Without going too deeply into a very sticky subject, I think it's worth noting that Anthony and Robbins' observations about the psychological profile of radical groups is amply borne out in my experience. In fact, the most persistent quality of the people who gravitate to the direct-action faction and remain effective within that mileu over time is their ability to tolerate a high level of psychological dysfunction in their comrades while still maintaining the ability to "bridge" back to people in the mainstream.

As I look back, I'm struck by how effectively both strands have been, and remain, marginalized, and how that marginalization has even increased over time. What's this got to do with transmitters, the relationship between the layers of the far right in and out of power, and incipient fascism? Quite a bit, I'd suggest.

First, a wise friend of mine whose work I recommend to you (Jim Britell) once pointed out to me that effective environmental activists come in for such exceptionally virulent treatment from the political/industrial powers-that-be because in many cases (and especially following the near-dismantling of the industrial unions as checks on management power), we are the only effective opposition to their hegemony in rural areas. Thus, I think you're directly on target when you suggest that the manufacture of contempt in the Flathead valley might represent the experimental deployment of a model of political control which might be more broadly deployed in circumstances like those which seem now at hand.

Discussions of Alterman's What Liberal Media and your series have helped me to see that the political right continues in effect to "work" society as it has the press (as in "working the refs"), pushing so hard on key issues and themes that they succeed in shifting the center of political discourse in the direction of their preferred framing and solutions. People in politics for the usual mixed bag of ideological and power-seeking reasons generally adapt to this pressure by dropping the "hot" issues as much as possible, if only in order to free their time and energy to work on problems which don't attract such high negatives and vocal opposition. This can mean effective disconnects between political leadership and public desires on hot issues.

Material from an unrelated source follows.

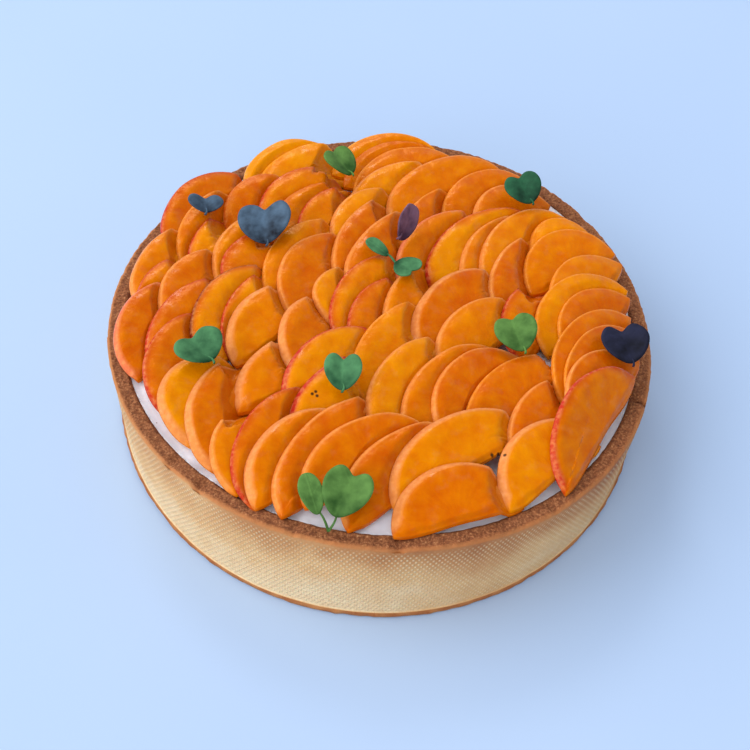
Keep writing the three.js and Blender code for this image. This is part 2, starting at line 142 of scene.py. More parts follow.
# Leaves: the kind, the stem's end in plan, how far the lobes are lifted and the blade rolled in degrees,
# how far the stem's end is below the blades, and the blades as (x, y, heading, width, length, notch)
# from that end. notch is the depth of the notch between the lobes, as a share.
LEAVES = {
    "leaf_back_left": ("blue", (-58, 29.5), 12, 10, 0, [(0, 0, 98, 12, 7, 0.5)]),
    "leaf_slate": ("blue", (-37.5, 18), 14, -12, 0, [(0, 0, 98, 18, 16, 0.5)]),
    "leaf_back": ("green", (-14, 53), 20, 14, 0, [(0, 0, 135, 12.5, 12, 0.35)]),
    "leaf_upright": ("purple", (3, 24), 35, 62, 0, [(0, 0, 70, 9, 12, 0)]),
    "sprig_middle": ("jade", (2, 14), 6, 0, 0, [(-2, 2, 140, 5, 9, 0), (1, 0, -43, 10, 8.5, 0.5)]),
    "leaf_back_right": ("deep", (44.5, 44), 18, -6, 0, [(0, 0, 118, 13, 12, 0.4)]),
    "leaf_right": ("green", (41, -18), 12, -8, 0, [(0, 0, 110, 13.5, 13, 0.4)]),
    "leaf_rim": ("navy", (72, -20), 8, -4, 0, [(0, 0, 103, 15, 14, 0.45)]),
    "leaf_left": ("jade", (-47.5, -30), 10, 6, 0, [(0, 0, 136, 16.5, 11.5, 0.4)]),
    "leaf_middle": ("jade", (-10, -39), 22, 0, 0, [(0, 2, 92, 11.5, 12, 0.5)]),
    "sprig_front": ("green", (-10.3, -77.5), 12, 0, 5,
        [(1.5, 1.5, 70, 14.5, 15.5, 0.4), (-3, 1.8, 112, 7, 12, 0)]),
}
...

I see this in spades with environmental issues in the West. For example, recent polling data shows that even in rural areas, more than 60% of respondents in the Pacific Northwest favor protecting all remaining old growth forests. Similarly, even in Idaho, the state with the largest areas of roadless federal lands, substantial majorities of the state's residents supported the Roadless Rule. Needless to say, only the safest and most progressive Democrats will even approach those positions, and Republicans in Idaho are as absolutely opposed to the wholesale protection of roadless lands as they could possibly be. Meanwhile, the tendency of moderates in both parties to respond to far-right offensives on environmental issues with the kind of contemptuous neglect that failed to stop the Aryan Nations and company has had the same predictable result: nothing.

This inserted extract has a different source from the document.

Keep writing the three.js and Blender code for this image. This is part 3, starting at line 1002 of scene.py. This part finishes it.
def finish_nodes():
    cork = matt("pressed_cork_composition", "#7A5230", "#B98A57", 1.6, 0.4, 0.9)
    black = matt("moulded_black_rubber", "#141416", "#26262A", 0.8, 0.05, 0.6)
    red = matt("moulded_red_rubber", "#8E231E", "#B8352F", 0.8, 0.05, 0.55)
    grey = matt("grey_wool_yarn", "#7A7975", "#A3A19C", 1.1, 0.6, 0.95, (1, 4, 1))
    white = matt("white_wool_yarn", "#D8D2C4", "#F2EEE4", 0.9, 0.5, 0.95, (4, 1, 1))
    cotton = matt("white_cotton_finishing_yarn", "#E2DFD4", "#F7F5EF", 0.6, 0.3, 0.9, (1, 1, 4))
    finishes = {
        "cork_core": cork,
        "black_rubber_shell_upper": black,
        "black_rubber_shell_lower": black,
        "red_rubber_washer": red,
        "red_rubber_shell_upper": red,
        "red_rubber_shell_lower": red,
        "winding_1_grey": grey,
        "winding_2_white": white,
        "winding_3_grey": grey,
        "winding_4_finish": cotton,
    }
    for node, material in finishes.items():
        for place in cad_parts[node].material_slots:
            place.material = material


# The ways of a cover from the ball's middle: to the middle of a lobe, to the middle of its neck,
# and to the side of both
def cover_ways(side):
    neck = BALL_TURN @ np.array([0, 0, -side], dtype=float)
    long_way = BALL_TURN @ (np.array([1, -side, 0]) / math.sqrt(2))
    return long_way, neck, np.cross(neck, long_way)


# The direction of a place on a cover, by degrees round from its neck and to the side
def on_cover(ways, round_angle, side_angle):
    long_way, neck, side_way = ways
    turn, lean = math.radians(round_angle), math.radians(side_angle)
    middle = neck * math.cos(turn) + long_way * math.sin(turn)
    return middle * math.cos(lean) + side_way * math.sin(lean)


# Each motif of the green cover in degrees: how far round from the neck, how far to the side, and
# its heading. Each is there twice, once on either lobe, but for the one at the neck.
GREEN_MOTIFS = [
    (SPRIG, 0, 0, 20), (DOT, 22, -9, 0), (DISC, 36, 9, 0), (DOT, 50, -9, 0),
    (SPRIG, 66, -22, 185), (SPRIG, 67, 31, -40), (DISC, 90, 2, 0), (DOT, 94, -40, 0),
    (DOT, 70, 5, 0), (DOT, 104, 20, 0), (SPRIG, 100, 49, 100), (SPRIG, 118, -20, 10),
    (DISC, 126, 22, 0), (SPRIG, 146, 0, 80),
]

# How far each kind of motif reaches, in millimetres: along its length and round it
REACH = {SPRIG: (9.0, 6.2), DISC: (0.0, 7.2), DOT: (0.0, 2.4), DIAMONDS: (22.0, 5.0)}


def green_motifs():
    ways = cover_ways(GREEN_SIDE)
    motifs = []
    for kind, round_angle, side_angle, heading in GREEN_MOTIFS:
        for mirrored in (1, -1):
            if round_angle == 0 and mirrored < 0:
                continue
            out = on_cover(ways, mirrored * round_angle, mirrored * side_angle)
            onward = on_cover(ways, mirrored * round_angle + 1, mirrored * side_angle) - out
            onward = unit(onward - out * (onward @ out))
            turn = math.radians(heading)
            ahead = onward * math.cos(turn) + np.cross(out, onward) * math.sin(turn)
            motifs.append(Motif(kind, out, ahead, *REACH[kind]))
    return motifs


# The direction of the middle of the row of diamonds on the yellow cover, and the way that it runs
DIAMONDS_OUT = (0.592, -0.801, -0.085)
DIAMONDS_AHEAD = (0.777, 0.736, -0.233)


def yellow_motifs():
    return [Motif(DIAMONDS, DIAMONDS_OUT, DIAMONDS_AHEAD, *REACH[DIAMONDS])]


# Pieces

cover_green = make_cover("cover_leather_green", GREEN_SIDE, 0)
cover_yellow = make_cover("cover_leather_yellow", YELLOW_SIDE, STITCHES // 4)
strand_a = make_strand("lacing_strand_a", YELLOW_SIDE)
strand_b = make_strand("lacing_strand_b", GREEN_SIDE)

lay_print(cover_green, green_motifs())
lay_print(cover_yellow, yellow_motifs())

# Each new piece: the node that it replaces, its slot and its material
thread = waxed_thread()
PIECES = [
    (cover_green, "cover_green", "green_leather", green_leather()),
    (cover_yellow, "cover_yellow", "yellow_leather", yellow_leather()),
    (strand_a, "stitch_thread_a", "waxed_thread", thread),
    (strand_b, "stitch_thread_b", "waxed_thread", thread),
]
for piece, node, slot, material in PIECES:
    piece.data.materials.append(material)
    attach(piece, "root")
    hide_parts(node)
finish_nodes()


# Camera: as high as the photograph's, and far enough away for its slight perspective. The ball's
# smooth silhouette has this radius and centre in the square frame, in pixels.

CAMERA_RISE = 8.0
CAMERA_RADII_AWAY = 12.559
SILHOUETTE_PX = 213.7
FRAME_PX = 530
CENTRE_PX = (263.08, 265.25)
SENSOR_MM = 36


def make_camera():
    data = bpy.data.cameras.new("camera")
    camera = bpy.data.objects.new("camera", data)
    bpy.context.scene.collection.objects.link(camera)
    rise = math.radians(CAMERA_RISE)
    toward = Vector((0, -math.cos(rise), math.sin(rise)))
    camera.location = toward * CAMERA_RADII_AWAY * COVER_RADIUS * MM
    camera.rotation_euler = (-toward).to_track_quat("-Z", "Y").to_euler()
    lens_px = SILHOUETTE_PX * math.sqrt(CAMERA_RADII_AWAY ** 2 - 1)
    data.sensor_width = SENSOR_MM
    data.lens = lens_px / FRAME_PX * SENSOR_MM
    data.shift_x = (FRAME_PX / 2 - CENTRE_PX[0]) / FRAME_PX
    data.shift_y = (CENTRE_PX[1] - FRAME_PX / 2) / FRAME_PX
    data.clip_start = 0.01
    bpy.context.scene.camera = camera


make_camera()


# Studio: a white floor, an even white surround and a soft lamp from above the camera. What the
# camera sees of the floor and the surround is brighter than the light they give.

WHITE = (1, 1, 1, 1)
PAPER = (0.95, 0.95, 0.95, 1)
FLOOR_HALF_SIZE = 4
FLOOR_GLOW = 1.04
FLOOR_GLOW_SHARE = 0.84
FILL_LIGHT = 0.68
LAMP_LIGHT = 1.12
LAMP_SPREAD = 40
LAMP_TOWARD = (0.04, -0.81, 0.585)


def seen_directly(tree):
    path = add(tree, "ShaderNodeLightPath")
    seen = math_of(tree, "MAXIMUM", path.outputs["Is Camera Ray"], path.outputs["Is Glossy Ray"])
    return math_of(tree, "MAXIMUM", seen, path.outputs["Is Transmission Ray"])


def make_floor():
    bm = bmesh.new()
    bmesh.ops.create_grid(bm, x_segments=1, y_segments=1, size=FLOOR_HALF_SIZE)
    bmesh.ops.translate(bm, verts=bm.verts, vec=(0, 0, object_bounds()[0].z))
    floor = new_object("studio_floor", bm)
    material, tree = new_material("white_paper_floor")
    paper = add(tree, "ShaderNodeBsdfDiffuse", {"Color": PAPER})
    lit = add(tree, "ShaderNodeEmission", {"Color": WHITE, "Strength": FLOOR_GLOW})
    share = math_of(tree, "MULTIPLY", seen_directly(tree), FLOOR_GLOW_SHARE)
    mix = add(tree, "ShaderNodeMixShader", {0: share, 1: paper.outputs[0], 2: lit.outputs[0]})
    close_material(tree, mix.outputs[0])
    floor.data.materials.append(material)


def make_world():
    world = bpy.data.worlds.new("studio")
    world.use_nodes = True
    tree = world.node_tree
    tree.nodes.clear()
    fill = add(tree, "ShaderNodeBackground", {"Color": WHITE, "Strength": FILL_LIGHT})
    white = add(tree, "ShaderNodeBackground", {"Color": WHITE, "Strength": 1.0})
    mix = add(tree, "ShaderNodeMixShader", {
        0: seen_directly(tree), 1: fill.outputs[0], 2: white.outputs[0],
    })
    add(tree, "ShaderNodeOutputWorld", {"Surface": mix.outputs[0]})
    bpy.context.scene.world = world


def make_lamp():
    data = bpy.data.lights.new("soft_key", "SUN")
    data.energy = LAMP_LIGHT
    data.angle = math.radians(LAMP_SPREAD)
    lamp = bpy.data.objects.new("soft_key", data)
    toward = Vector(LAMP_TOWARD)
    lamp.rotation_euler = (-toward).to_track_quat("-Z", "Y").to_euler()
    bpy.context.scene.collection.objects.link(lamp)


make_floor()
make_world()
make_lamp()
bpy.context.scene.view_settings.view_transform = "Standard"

Demographic changes joined with far-right ideological offensives and timid Democratic response have largely stripped the West of its environmentally progressive political leadership over the last two decades. The tattered remnant is often bizarrely hostile to the efforts of the radical currents outlined above. Witness, for one example, Daniel Kemmis' efforts to cast zero-cut advocates in Montana as beyond the pale of civilized resource management discourse during disputes over salvage logging following the Bitterroot fires of 2001. (See his posting at Headwatersnews.org for example).